Concrete takeaway: add a “support readiness” checkpoint to your campaign launch checklist. If you cannot answer the top questions in one sentence, your campaign will generate avoidable tickets and public friction.
Common mistakes that quietly damage your brand
- Different answers in different channels – customers interpret inconsistency as dishonesty. Fix: one source of truth for policies and macros.
- Over-automating empathy – robotic apologies make people angrier. Fix: use automation for routing and summaries, not for emotional moments.
- Hiding behind policy language – “policy” is not a reason, it is a constraint. Fix: explain the why and offer the best available option.
- No ownership on complex cases – handoffs create delays and repeat explanations. Fix: assign a single case owner until resolution.
- Not closing the loop – if you never feed insights back to product or ops, ticket volume stays high.
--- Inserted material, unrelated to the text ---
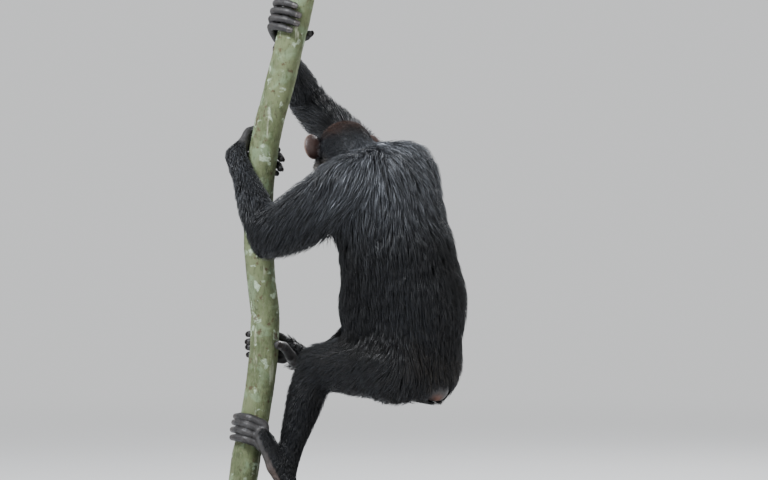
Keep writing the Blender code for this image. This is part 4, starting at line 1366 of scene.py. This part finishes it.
def cut_wood_look():
    look = Look("cut_wood", (0.50, 0.38, 0.24), 0.7)
    ring = look.add("ShaderNodeAttribute", attribute_name="ring").outputs["Fac"]
    wavy = look.sum("ADD", ring, look.sum("MULTIPLY", look.noise(0.02, 2.0), 0.0022))
    bands = look.sum("SINE", look.sum("MULTIPLY", wavy, 2 * math.pi / 0.0031), 0.0)
    share = look.between(bands, -0.8, 0.9)
    colour = look.blend((0.560, 0.430, 0.270), (0.400, 0.270, 0.150), share)
    rays = look.between(look.noise(0.004, 3.0), 0.5, 0.75, 0.0, 0.35)
    look.set(Base_Color=look.blend(colour, (0.300, 0.200, 0.110), rays))
    look.raised(share, 0.0002).raised(look.noise(0.0008, 3.0), 0.0002)
    return look.material


def board_look():
    look = Look("painted_board", (0.05, 0.05, 0.05), 0.55)
    cloud = look.between(look.noise(0.12, 4.0), 0.3, 0.7)
    look.set(Base_Color=look.blend((0.060, 0.061, 0.062), (0.082, 0.082, 0.083), cloud))
    look.set(Roughness=look.between(look.noise(0.015, 4.0), 0.3, 0.7, 0.46, 0.62))
    look.raised(look.noise(0.0016, 4.0), 0.00014)
    return look.material


def steel_look():
    look = Look("brushed_steel", (0.56, 0.56, 0.56), 0.32)
    brush = look.noise(0.0011, 3.0, stretch=(1, 1, 0.05))
    look.set(Base_Color=look.blend((0.50, 0.50, 0.50), (0.62, 0.62, 0.61), brush), Metallic=1.0)
    look.set(Roughness=look.between(brush, 0.3, 0.7, 0.24, 0.40))
    look.raised(brush, 0.00005)
    return look.material


def finished(piece, material):
    """Gives a piece its material and its place in the frame's one body."""
    piece.data.materials.clear()
    piece.data.materials.append(material)
    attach(piece, "root")
    return piece


# The eyes


def model_eye(side):
    """An eyeball with a clear bulge over its iris, looking along the head."""
    sign = 1 if side == "left" else -1
    centre = in_head(EYE * (1, sign, 1))
    gaze = HEAD_AXES @ unit((1.0, 0.10 * sign, -0.10))
    turned = axes(gaze, (0, 0, 1), keep_up=False)
    rows, spokes = 56, 56
    iris_edge = 0.56
    points, angles = [centre + gaze * (EYEBALL_RADIUS + 0.0009)], [0.0]
    for i in range(1, rows):
        angle = math.pi * (i / rows) ** 1.25
        bulge = 0.0009 * (1 - min(angle / (iris_edge + 0.06), 1) ** 2) ** 1.2
        for j in range(spokes):
            turn = 2 * math.pi * j / spokes
            local = (math.cos(angle), math.sin(angle) * math.cos(turn), math.sin(angle) * math.sin(turn))
            points.append(centre + turned @ np.array(local) * (EYEBALL_RADIUS + bulge))
            angles.append(angle)
    points.append(centre - gaze * EYEBALL_RADIUS)
    angles.append(math.pi)
    faces, last = [], len(points) - 1
    for j in range(spokes):
        k = (j + 1) % spokes
        faces.append((0, 1 + j, 1 + k))
        for i in range(rows - 2):
            a, b = 1 + i * spokes + j, 1 + i * spokes + k
            faces += [(a, a + spokes, b + spokes), (a, b + spokes, b)]
        faces.append((last - spokes + j, last, last - spokes + k))
    ball = solid("eyeball_" + side, points, faces)
    layer = ball.data.attributes.new("gaze_angle", "FLOAT", "POINT")
    layer.data.foreach_set("value", np.array(angles, np.float32))
    return ball


# The perch

BARK_AROUND = 112
BARK_STEP = 0.0034


def trunk_ring(height):
    """The trunk's centre at a height and the level directions out from it."""
    i = int(np.clip(np.searchsorted(TRUNK_LINE[:, 2], height), 1, len(TRUNK_LINE) - 1))
    a, b = TRUNK_LINE[i - 1], TRUNK_LINE[i]
    before = unit(b - TRUNK_LINE[max(i - 2, 0)])
    after = unit(TRUNK_LINE[min(i + 1, len(TRUNK_LINE) - 1)] - a)
    t = (height - a[2]) / (b[2] - a[2])
    axis = unit(lerp(before, after, t))
    centre = lerp(a, b, t)
    across = np.array((1.0, 0, 0))
    across = unit(across - across @ axis * axis)
    turns = np.arange(BARK_AROUND) * 2 * math.pi / BARK_AROUND
    outs = across * np.cos(turns)[:, None] + np.cross(axis, across) * np.sin(turns)[:, None]
    return centre, outs - axis * (outs[:, 2:] / axis[2])


def bark_relief(points):
    """How far the bark lies under the trunk's full radius at each place."""
    broad = 0.5 + 0.5 * noise(points, 0.060, 11)[:, 0]
    rough = 0.5 + 0.5 * noise(points * (1, 1, 0.45), 0.011, 12)[:, 1]
    fine = 0.5 + 0.5 * noise(points, 0.0050, 13)[:, 2]
    rings = np.exp(-((np.mod(points[:, 2] + 0.004 * noise(points, 0.03, 14)[:, 0], 0.083) - 0.04) / 0.003) ** 2)
    return 0.0002 + 0.0013 * broad + 0.0009 * rough**2 + 0.0005 * fine + 0.0007 * rings


def model_bark():
    low, high = TRUNK_LINE[0][2], TRUNK_LINE[-1][2]
    count = int((high - low) / BARK_STEP)
    points, faces = [], []
    for height in np.linspace(low, high, count + 1):
        centre, outs = trunk_ring(height)
        full = centre + outs * TRUNK_RADIUS
        edge = 0.0016 * max(0.0, 1 - min(height - low, high - height) / 0.003)
        points.append(full - outs * (bark_relief(full) + edge)[:, None])
    for i in range(count):
        for j in range(BARK_AROUND):
            k = (j + 1) % BARK_AROUND
            a, b = i * BARK_AROUND + j, i * BARK_AROUND + k
            faces += [(a, b, b + BARK_AROUND), (a, b + BARK_AROUND, a + BARK_AROUND)]
    side_faces = len(faces)
    points = list(np.concatenate(points))
    radii = [0.0] * len(points)
    for level, first in ((low, 0), (high, count * BARK_AROUND)):
        centre = np.array(points[first : first + BARK_AROUND]).mean(0)
        outer = list(range(first, first + BARK_AROUND))
        up = level == high
        for n in outer:
            radii[n] = float(np.linalg.norm(np.array(points[n]) - centre))
        for share in (0.75, 0.5, 0.25):
            inner = list(range(len(points), len(points) + BARK_AROUND))
            rim = np.array(points[first : first + BARK_AROUND])
            points += list(centre + (rim - centre) * share)
            radii += [radii[first + n] * share for n in range(BARK_AROUND)]
            for j in range(BARK_AROUND):
                k = (j + 1) % BARK_AROUND
                quad = (outer[j], outer[k], inner[k], inner[j])
                quad = quad if up else quad[::-1]
                faces += [quad[:3], (quad[0], quad[2], quad[3])]
            outer = inner
        points.append(centre)
        radii.append(0.0)
        for j in range(BARK_AROUND):
            k = (j + 1) % BARK_AROUND
            faces.append((outer[j], outer[k], len(points) - 1) if up else (outer[k], outer[j], len(points) - 1))
    bark = solid("bark", points, faces)
    layer = bark.data.attributes.new("ring", "FLOAT", "POINT")
    layer.data.foreach_set("value", np.array(radii, np.float32))
    return bark, side_faces


def dress_bark():
    bark, side_faces = model_bark()
    finished(bark, bark_look())
    bark.data.materials.append(cut_wood_look())
    slots = np.zeros(len(bark.data.polygons), np.int32)
    slots[side_faces:] = 1
    bark.data.polygons.foreach_set("material_index", slots)
    sharp = np.zeros(len(bark.data.polygons), bool)
    sharp[side_faces:] = True
    bark.data.polygons.foreach_set("use_smooth", ~sharp)
    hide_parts("perch_trunk")
    return bark


# The stage

BACKDROP = (0.80, 0.81, 0.82)
FLOOR_RADIUS = 45.0


def model_floor():
    """A wide pale floor that fades to the backdrop's own tone far away."""
    rings, spokes = (0.0, 1.0, 3.0, 6.0, 12.0, FLOOR_RADIUS), 64
    mesh = bpy.data.meshes.new("floor")
    form = bmesh.new()
    bmesh.ops.create_circle(form, cap_ends=True, segments=spokes, radius=rings[-1])
    form.to_mesh(mesh)
    form.free()
    floor = bpy.data.objects.new("floor", mesh)
    bpy.context.scene.collection.objects.link(floor)
    floor.location.z = -0.0002
    look = Look("studio_floor", (0.70, 0.70, 0.70), 0.75)
    cloud = look.noise(0.8, 3.0)
    look.set(Base_Color=look.blend((0.66, 0.665, 0.67), (0.70, 0.705, 0.71), cloud))
    split = look.add("ShaderNodeVectorMath", operation="LENGTH")
    look.put(split.inputs[0], look.place)
    far = look.between(split.outputs["Value"], 1.6, 7.5)
    glow = look.add("ShaderNodeEmission")
    look.put(glow.inputs["Color"], BACKDROP)
    both = look.add("ShaderNodeMixShader")
    look.put(both.inputs[0], far)
    look.put(both.inputs[1], look.shader.outputs["BSDF"])
    look.put(both.inputs[2], glow.outputs["Emission"])
    look.put(look.tree.nodes["Material Output"].inputs["Surface"], both.outputs["Shader"])
    mesh.materials.append(look.material)


def model_world():
    world = bpy.data.worlds.new("studio")
    world.use_nodes = True
    bpy.context.scene.world = world
    back = world.node_tree.nodes["Background"]
    back.inputs["Color"].default_value = (*BACKDROP, 1)
    back.inputs["Strength"].default_value = 1.0


def model_light(name, place, target, size, power, colour):
    light = bpy.data.lights.new(name, "AREA")
    light.shape = "DISK"
    light.size = size
    light.energy = power
    light.color = colour
    obj = bpy.data.objects.new(name, light)
    bpy.context.scene.collection.objects.link(obj)
    obj.location = place
    aim = Vector(target) - Vector(place)
    obj.rotation_euler = aim.to_track_quat("-Z", "Y").to_euler()


def model_camera():
    """The photograph's view: level, from 7.5 m behind the animal."""
    camera = bpy.data.cameras.new("camera")
    camera.lens = 150
    camera.sensor_width = 36
    camera.clip_end = 200
    obj = bpy.data.objects.new("camera", camera)
    bpy.context.scene.collection.objects.link(obj)
    obj.location = (0.0799, -7.52, 0.7175)
    obj.rotation_euler = (math.radians(90), 0, 0)
    bpy.context.scene.camera = obj


# The making

fields = {"body": model_body(), "head": model_head()}
for _side in SIDES:
    fields["hand_" + _side] = model_hand(_side)
    fields["foot_" + _side] = model_foot(_side)
skin = model_skin(fields)
paint(skin, skin_tone(vertices_of(skin)))
finished(skin, skin_look())
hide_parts(*FLESH)

eye_material, nail_material, coat_material = eye_look(), nail_look(), coat_look()
for _side in SIDES:
    ball = finished(model_eye(_side), eye_material)
    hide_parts("eye_" + _side)
    for _end in ("hand", "foot"):
        finished(model_nails(_side, _end), nail_material)

outer = world_field(fields)
model_coat(skin, outer, coat_material)
model_face_hair(skin, outer, coat_material)
dress_bark()

board, steel = board_look(), steel_look()
for name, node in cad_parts.items():
    if name.startswith("stand_"):
        node.data.materials.clear()
        node.data.materials.append(board if name == "stand_base" else steel)

model_floor()
model_world()
MIDDLE = (0.0, 0.0, 0.75)
model_light("key", (-1.7, -2.0, 3.3), MIDDLE, 1.2, 270, (0.93, 0.96, 1.0))
model_light("fill", (3.0, -2.6, 1.5), MIDDLE, 2.2, 45, (1.0, 0.98, 0.95))
model_light("rim", (2.0, 2.5, 3.0), MIDDLE, 0.7, 90, (0.97, 0.98, 1.0))
model_camera()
Fix: monthly root-cause review with one shipped change.
Best practices checklist you can implement this week
- Write a one-page tone guide and three golden templates for your most common issues.
- Tag tickets by reason and channel, then identify the top two drivers by volume and cost.
- Create a public-facing help page for shipping delays, returns, and product setup, and link it in macros.
- Set compensation caps and escalation triggers so agents can resolve issues quickly and consistently.
- During creator campaigns, add a priority lane for creator-related tickets and a daily FAQ update.
Finally, treat customer care like content: it needs editing, version control, and performance reviews. When you do that consistently, your support team becomes one of your strongest brand channels, not a back-office function.